In the writing of The Book of Emma I experienced a formal liberation. I’d never got prose into a poem before and these poems were largely written in prose. I think that when writing over a longer scale one has to learn to trust that in some sense the material is being shaped without a fully conscious awareness of what’s going on. I don’t mean to invoke the Surrealists’ automatic writing as a precedent. Simply to wonder how far the practice of writing poems means that some aspects of the craft of writing poems become internalised, as a second nature.
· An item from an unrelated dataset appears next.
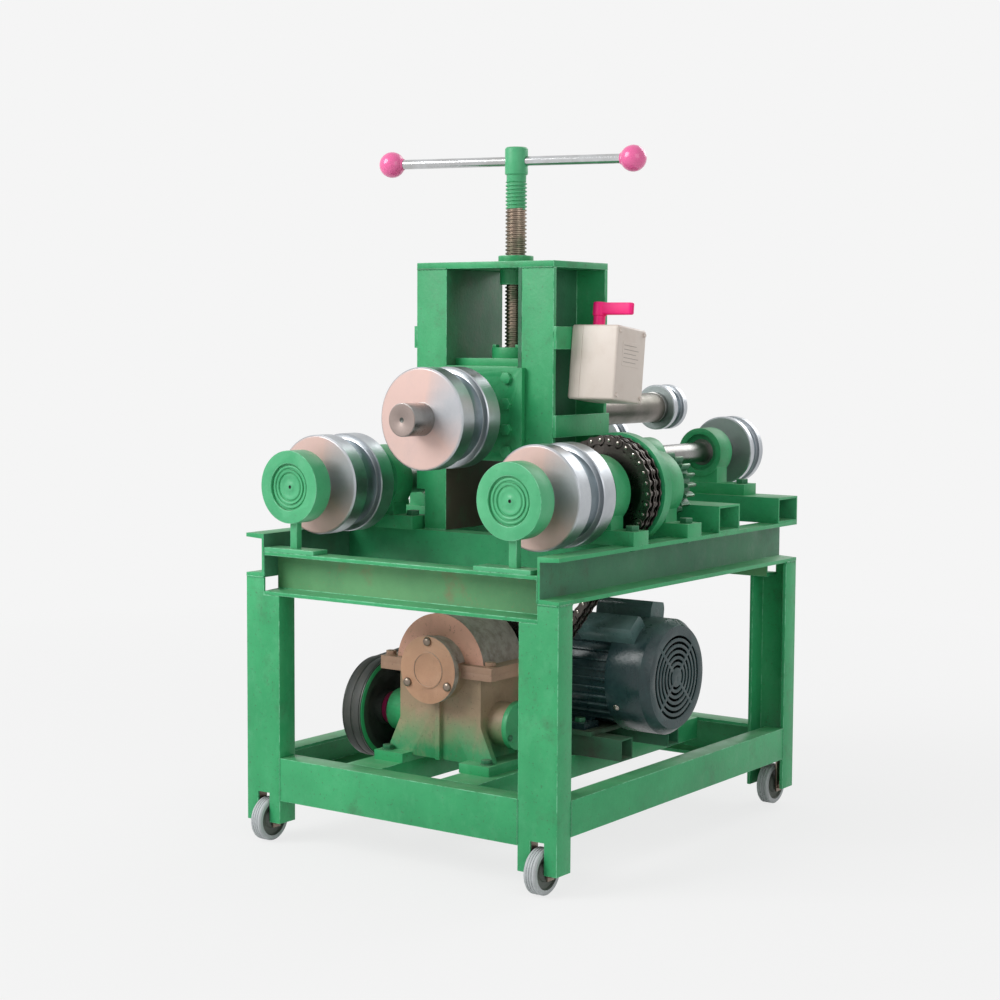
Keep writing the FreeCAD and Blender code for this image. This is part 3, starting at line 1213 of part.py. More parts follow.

I can never look at an advertisement without being troubled by the almost invariable metrical or semantic idiocy of the line breaks. It’s almost a physiological response as though the rhythms of one’s body were being tampered with. We know scientifically that in many ways speech is closer to verse than prose – whatever Molière’s Monsieur Jourdain thought. Julia Kristeva suggests in Desire in Language that poets are people who are, in a sense, linguistically arrested, in that they remain unusually close to the features of language which excite young children and even to the primary babble which still has to be disciplined in the sounds of any particular language.
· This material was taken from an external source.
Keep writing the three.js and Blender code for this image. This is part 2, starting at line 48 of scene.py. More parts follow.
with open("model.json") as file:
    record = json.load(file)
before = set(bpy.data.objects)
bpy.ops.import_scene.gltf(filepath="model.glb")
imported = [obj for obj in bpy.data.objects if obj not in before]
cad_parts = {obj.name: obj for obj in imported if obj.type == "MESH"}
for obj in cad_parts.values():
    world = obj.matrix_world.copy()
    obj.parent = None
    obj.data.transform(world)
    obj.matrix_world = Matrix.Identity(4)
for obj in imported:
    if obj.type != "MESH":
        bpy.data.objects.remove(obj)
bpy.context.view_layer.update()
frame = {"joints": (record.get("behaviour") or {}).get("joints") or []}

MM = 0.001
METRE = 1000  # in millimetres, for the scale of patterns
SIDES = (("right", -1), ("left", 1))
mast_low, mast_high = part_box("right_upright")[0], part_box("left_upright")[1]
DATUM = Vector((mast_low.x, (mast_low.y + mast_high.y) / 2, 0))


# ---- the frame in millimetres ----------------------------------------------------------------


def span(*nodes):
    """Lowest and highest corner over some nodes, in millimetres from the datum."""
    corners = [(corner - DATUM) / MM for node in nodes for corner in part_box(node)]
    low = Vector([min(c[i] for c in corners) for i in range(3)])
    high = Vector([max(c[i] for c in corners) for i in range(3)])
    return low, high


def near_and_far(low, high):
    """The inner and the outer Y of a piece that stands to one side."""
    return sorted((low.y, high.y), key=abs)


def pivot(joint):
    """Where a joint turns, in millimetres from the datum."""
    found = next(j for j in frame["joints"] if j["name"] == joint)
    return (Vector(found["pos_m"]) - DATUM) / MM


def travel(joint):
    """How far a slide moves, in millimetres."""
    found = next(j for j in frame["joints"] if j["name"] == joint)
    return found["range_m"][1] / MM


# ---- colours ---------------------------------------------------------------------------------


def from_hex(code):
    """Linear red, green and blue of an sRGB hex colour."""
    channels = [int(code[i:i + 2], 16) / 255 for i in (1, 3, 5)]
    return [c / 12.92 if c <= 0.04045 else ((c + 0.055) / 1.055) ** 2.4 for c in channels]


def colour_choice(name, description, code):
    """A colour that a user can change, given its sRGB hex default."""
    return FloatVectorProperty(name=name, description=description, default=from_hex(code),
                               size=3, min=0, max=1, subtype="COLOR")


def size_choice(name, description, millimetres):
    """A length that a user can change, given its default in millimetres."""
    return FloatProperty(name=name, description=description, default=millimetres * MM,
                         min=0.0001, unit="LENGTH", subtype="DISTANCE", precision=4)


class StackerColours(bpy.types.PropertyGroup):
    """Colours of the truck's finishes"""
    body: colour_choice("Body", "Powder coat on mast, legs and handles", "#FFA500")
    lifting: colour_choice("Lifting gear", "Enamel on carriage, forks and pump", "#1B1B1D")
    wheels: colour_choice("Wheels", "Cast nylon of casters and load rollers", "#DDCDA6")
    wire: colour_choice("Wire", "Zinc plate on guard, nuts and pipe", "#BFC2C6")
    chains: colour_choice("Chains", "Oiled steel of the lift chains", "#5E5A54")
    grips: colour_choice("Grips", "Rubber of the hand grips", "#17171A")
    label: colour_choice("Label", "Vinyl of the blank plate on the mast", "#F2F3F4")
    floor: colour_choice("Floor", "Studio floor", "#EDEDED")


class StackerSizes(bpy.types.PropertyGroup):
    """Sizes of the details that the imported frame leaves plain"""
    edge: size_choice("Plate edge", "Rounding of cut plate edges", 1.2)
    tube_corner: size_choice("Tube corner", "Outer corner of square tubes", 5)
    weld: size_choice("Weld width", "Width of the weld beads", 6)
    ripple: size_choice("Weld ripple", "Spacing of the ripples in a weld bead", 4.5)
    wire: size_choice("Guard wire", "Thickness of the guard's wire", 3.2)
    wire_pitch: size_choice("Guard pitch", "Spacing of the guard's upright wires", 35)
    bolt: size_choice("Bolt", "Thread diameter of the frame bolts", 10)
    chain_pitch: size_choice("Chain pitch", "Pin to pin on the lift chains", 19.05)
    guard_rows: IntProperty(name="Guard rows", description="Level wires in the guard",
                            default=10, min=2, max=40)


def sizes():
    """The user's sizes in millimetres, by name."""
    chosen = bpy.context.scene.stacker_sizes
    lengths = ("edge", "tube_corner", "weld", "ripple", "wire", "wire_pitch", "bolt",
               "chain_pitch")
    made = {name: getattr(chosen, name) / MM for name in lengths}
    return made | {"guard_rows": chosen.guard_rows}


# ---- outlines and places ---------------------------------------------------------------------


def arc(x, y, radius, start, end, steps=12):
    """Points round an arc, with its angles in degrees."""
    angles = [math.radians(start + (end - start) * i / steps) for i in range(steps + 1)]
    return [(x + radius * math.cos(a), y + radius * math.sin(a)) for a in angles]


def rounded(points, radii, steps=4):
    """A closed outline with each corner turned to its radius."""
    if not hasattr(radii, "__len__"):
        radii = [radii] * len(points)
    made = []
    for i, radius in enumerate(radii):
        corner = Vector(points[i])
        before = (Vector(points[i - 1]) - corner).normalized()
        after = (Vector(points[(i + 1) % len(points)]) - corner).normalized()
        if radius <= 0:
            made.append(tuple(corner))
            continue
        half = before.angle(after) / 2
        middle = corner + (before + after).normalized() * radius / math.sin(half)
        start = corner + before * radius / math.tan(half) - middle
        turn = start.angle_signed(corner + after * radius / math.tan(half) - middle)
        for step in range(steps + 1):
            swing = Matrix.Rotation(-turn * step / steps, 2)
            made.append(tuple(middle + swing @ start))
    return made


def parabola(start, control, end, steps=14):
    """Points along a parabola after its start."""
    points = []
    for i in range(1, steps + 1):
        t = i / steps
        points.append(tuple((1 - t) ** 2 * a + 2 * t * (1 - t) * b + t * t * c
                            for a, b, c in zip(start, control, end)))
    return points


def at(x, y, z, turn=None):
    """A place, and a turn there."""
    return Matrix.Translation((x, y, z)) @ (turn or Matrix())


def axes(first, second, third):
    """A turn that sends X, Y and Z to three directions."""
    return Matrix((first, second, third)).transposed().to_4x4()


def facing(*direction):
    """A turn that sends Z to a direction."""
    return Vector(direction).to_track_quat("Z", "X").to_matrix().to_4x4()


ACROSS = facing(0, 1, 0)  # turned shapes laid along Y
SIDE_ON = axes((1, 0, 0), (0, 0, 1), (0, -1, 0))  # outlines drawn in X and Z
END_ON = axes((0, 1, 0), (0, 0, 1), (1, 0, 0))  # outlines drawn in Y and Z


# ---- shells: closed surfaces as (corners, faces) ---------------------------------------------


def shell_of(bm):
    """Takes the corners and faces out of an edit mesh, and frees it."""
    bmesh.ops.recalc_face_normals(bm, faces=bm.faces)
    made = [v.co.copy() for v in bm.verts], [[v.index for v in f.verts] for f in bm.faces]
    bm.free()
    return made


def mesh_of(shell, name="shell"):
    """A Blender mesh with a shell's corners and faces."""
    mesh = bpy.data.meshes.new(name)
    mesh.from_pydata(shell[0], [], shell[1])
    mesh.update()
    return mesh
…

This makes sense. Composers presumably have a childlike fascination with noises. Painters with colours. Potters with clay. Art is after all a kind of play. So it might be that an unconscious structuring activity is simply a version of the child’s attempt to make sense of the world, by which I mean literally to term the world into sense. In his poem For John Berryman, from his last collection Day By Day, Robert Lowell wrote “We asked to be obsessed by writing/ and we were.”

A poem in Small Hours which other people seem to like more than I do, but which surprised me in the writing, is Pigeon. It’s not a very long poem and began as an exercise in the kind of loose, long and loosely rhymed lines which Derek Walcott often uses. It began as simply descriptive but it led me towards an understanding that the human world is much better than we think, an understanding which led me almost to echo Wordsworth’s Simon Lee and brought back the excitement poetry had for me when I first started to write – the way it can almost trick us into telling the truth.